La muerte también unió a ambos amigos. Fue Vetilio quien escribió las notas necrológicas de Alonso Rodríguez Demorizi, hermano de Emilio (también historiador y hombre sin par en los anales dominicanos), y de Silveria Rodríguez, esposa de Emilio, acaecidas el 26 de marzo de 1976 y el 11 de enero de 1977, respectivamente, y que apareció en la revista Clío. También Vetilio fue quien escribió la necrológica de Cayetano Armando Rodríguez, suegro de Emilio, acaecida en el 1953. En el año 1984 Emilio, en su condición de presidente del Ayuntamiento, acompañó al síndico José Francisco Peña Gómez a un viaje a Perú. Antes de partir, a la vieja usanza, quiso hacer su testamento, el que firmó y legalizó para depositarlo en la mano de Vetilio. Celosamente guardado, fue este el documento legal que puso en claro la herencia material de Emilio.
Vetilio murió el 8 de marzo de 1985, Día Internacional de la Mujer, a cuya defensa dedicó más de un artículo y un libro insigne: “Mujeres de la independencia”. En el velatorio Emilio se acercó a la viuda y le dijo: “Yo no perdí un amigo, sino a un hermano”. Luego le agregó: “Ante cualquier desventura, le ruego que sea yo la primera persona a la que acuda”. Al otro día, Vetilio fue enterrado en el cementerio de la avenida Máximo Gómez. Allí se presentó Emilio, ataviado de blanco con corbata negra. Lucía taciturno, estupefacto, silente. Sabía que no iba a hablar, pues el panegírico que correspondía a la Academia Dominicana de la Historia se lo había encargado a Manuel de Jesús Goico Castro. Al término de la ceremonia mortuoria se le oyó comentar: “Puedo decir que ya asistí a mi entierro y contemplé a las personas que vendrán a despedirme”. Esa despedida no esperó mucho tiempo. El 26 de junio del siguiente año de 1986, Emilio partió a lo ignoto a reunirse con su amigo Vetilio y con sus finados seres queridos.

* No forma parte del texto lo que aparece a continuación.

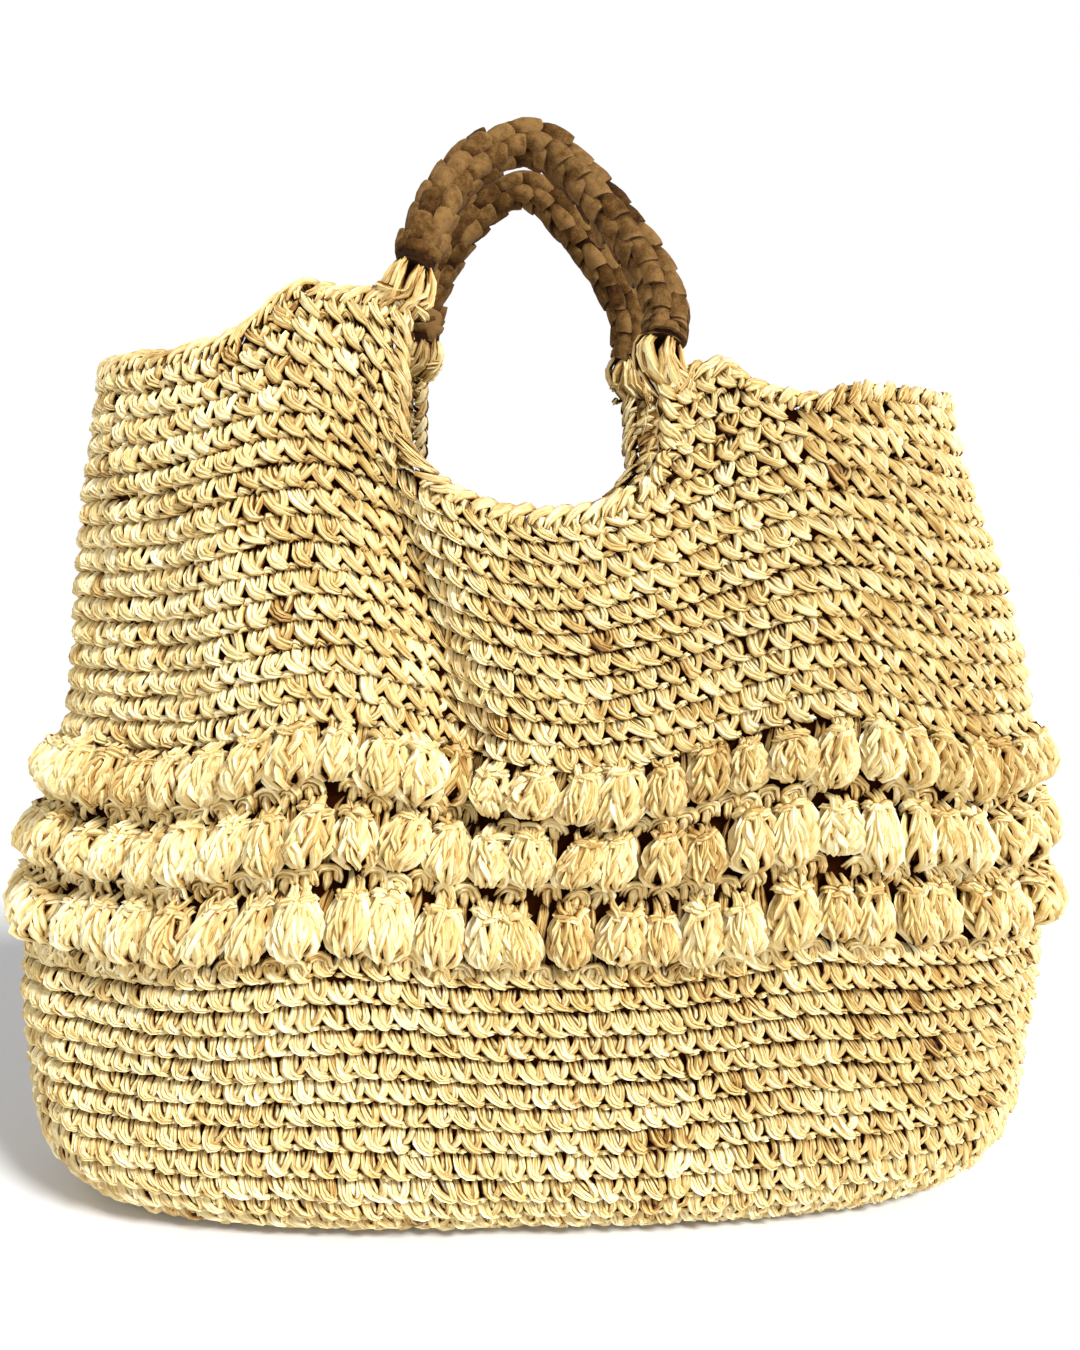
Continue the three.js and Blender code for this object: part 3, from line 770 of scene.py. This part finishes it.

Hoy día la sociedad está en deuda de gratitud con esos dos colosos historiadores. Sugiero que se deben de recoger los artículos dispersos en periódicos tanto de Emilio como de Vetilio. Para el caso de Emilio existe una buena guía en un texto que sobre la bibliografía de Emilio escribió Orlando Inoa en el 2004. De Vetilio sería bueno que se recogieran sus trabajos en La Nación, La Opinión, El Caribe, Fides y otros periódicos de pueblos, especialmente los editados en La Vega, El Seibo, La Romana e Higüey, pendientes de recopilar, para continuar la labor ciclópea de recopilación de sus trabajos dispersos, que iniciaron, hace más de un cuarto de siglo, Arístides Incháustegui y Blanca Malagón.
Quiero terminar esta semblanza postrándome reverentemente ante las palabras de Vetilio cuando se refirió al papel del historiador en la sociedad, las que hago mías, ya que su mensaje forma parte de mi conducta como historiador: “Amo la verdad, la busco con empeño y donde la encuentro le tributo reverente culto. Así pienso y así obro para satisfacción de mi espíritu, para edificación de mi conciencia y para que Dios me bendiga”.